> _Given task_
Show each line of the data below that has the string "materials" in it.

> _Data segment_

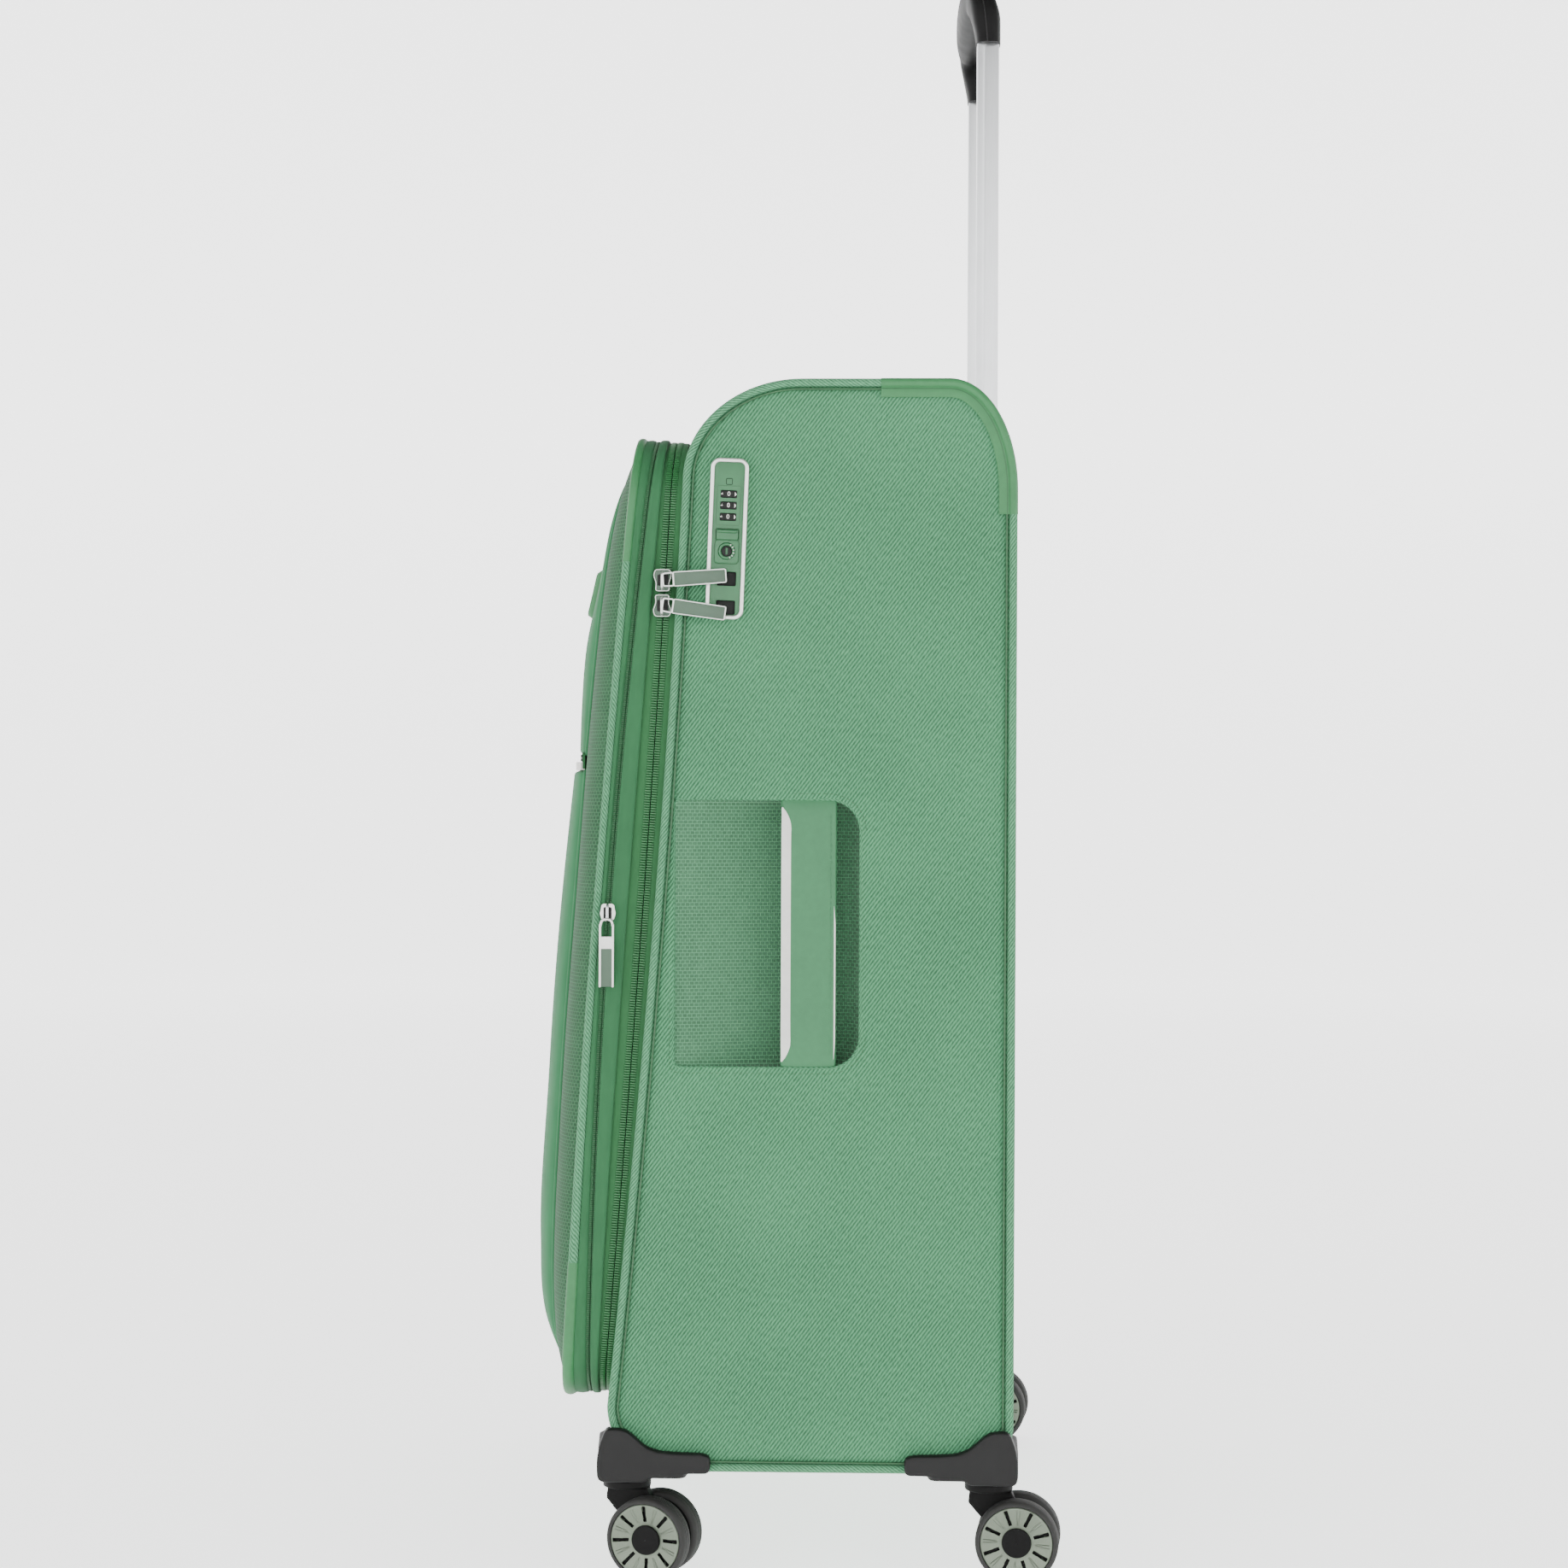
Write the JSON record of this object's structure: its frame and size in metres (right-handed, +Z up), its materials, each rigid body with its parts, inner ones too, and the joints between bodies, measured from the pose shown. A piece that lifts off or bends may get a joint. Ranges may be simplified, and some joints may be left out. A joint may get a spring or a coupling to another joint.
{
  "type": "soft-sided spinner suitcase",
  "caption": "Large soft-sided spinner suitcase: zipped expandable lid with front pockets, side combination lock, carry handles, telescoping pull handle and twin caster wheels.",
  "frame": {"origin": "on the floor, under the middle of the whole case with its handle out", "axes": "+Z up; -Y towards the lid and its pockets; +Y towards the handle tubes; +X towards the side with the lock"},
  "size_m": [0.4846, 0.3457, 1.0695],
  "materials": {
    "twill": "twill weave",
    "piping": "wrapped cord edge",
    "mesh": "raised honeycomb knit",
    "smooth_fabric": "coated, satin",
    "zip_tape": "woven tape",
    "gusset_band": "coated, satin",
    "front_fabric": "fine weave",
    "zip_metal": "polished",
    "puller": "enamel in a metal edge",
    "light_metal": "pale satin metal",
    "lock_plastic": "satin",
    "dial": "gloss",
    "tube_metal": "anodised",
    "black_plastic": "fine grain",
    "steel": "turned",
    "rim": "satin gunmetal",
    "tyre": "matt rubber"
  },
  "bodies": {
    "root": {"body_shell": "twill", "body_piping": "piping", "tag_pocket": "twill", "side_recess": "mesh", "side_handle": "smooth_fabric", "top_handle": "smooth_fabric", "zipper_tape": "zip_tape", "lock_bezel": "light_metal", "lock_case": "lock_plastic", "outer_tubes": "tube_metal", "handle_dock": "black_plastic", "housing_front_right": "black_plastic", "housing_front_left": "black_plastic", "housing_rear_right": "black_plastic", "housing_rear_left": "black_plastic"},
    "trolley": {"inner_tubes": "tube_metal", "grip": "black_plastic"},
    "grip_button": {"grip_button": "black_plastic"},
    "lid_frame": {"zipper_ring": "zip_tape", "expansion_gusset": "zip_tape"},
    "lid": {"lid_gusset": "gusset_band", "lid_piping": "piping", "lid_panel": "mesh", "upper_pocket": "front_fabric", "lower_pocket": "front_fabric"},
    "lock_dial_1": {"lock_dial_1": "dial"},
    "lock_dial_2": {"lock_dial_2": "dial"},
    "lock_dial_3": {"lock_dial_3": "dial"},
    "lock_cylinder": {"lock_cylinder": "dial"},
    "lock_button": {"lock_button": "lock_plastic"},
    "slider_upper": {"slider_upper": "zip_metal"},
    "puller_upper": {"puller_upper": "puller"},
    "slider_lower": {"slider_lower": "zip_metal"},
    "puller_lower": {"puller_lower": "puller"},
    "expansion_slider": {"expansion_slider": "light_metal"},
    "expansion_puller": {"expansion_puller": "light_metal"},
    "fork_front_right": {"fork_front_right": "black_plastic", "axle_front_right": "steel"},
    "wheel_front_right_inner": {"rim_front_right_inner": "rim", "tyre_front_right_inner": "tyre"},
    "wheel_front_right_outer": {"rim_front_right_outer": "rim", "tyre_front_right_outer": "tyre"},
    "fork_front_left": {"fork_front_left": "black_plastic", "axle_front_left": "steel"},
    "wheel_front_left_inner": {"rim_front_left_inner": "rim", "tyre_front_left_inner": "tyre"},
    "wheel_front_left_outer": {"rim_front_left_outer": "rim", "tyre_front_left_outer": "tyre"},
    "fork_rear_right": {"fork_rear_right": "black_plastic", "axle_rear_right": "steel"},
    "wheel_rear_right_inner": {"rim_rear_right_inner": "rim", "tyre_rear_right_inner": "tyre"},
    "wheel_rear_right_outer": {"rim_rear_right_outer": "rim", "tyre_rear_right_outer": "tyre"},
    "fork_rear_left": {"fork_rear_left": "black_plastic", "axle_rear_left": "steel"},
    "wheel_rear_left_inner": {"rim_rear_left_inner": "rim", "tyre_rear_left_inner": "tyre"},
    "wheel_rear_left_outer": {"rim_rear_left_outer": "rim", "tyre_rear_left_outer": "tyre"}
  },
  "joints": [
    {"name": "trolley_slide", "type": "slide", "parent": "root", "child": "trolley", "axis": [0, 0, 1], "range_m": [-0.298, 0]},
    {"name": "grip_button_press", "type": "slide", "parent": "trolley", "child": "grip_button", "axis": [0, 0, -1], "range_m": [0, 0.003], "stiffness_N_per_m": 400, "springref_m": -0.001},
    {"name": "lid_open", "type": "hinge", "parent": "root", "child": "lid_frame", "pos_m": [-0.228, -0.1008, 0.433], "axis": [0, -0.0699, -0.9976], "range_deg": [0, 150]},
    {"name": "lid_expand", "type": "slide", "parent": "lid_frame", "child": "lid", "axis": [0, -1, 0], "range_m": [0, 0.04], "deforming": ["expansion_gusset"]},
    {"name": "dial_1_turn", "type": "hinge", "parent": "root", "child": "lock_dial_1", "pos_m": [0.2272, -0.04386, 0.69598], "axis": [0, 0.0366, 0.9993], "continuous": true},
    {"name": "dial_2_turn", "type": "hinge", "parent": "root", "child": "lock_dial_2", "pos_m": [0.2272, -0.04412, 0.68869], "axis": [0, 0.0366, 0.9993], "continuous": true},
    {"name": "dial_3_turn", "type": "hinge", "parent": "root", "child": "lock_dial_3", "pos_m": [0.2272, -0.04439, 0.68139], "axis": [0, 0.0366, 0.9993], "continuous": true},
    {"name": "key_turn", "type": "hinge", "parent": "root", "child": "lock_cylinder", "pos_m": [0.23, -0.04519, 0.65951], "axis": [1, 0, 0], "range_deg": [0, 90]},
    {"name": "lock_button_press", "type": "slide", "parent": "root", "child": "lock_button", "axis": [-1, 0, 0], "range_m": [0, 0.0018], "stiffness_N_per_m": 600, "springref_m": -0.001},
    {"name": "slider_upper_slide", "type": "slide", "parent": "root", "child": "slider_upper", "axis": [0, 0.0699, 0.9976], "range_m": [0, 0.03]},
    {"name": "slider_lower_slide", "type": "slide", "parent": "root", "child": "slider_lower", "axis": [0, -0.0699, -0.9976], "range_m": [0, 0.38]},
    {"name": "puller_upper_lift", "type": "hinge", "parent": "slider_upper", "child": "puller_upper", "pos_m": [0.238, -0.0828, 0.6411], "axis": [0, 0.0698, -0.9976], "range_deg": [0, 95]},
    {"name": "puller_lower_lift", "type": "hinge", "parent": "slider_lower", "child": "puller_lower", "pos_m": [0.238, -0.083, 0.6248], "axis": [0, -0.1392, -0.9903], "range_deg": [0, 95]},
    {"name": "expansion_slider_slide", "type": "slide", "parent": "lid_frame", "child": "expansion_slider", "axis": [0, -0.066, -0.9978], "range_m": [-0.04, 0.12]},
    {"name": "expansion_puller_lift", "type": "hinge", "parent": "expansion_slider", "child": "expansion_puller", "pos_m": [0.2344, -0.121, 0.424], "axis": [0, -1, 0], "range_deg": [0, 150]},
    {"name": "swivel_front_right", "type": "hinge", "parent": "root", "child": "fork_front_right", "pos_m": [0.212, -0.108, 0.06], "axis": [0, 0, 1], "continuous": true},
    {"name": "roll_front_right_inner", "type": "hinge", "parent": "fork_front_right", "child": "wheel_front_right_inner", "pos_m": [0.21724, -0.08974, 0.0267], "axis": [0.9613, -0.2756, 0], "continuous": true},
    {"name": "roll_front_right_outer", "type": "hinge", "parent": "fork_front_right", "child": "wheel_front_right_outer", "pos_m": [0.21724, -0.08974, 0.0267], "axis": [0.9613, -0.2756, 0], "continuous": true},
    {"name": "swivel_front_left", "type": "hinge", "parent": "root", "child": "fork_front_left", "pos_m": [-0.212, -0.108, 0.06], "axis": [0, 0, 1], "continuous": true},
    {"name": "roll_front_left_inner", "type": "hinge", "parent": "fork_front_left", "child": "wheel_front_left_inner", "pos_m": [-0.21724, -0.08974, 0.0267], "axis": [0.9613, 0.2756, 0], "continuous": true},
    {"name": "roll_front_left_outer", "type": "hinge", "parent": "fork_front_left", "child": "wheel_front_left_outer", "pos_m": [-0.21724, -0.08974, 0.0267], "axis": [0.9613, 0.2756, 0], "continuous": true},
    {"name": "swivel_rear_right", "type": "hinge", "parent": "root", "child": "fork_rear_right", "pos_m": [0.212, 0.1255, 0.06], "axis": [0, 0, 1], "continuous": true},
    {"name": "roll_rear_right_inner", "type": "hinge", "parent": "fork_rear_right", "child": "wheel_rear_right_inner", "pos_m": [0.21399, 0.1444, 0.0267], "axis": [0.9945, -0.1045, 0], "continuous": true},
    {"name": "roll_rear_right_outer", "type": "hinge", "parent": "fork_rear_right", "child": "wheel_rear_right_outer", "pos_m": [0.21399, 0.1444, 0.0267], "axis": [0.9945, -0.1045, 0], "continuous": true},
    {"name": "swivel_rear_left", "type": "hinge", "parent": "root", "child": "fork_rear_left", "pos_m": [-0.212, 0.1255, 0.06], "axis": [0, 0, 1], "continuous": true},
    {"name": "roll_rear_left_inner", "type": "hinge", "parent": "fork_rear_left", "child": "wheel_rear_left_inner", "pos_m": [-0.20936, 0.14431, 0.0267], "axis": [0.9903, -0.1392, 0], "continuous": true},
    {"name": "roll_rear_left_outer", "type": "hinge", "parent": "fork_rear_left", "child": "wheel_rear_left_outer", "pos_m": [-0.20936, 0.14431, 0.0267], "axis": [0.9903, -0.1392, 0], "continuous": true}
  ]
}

> _The solution_
Write the JSON record of this object's structure: its frame and size in metres (right-handed, +Z up), its materials, each rigid body with its parts, inner ones too, and the joints between bodies, measured from the pose shown. A piece that lifts off or bends may get a joint. Ranges may be simplified, and some joints may be left out. A joint may get a spring or a coupling to another joint.
  "materials": {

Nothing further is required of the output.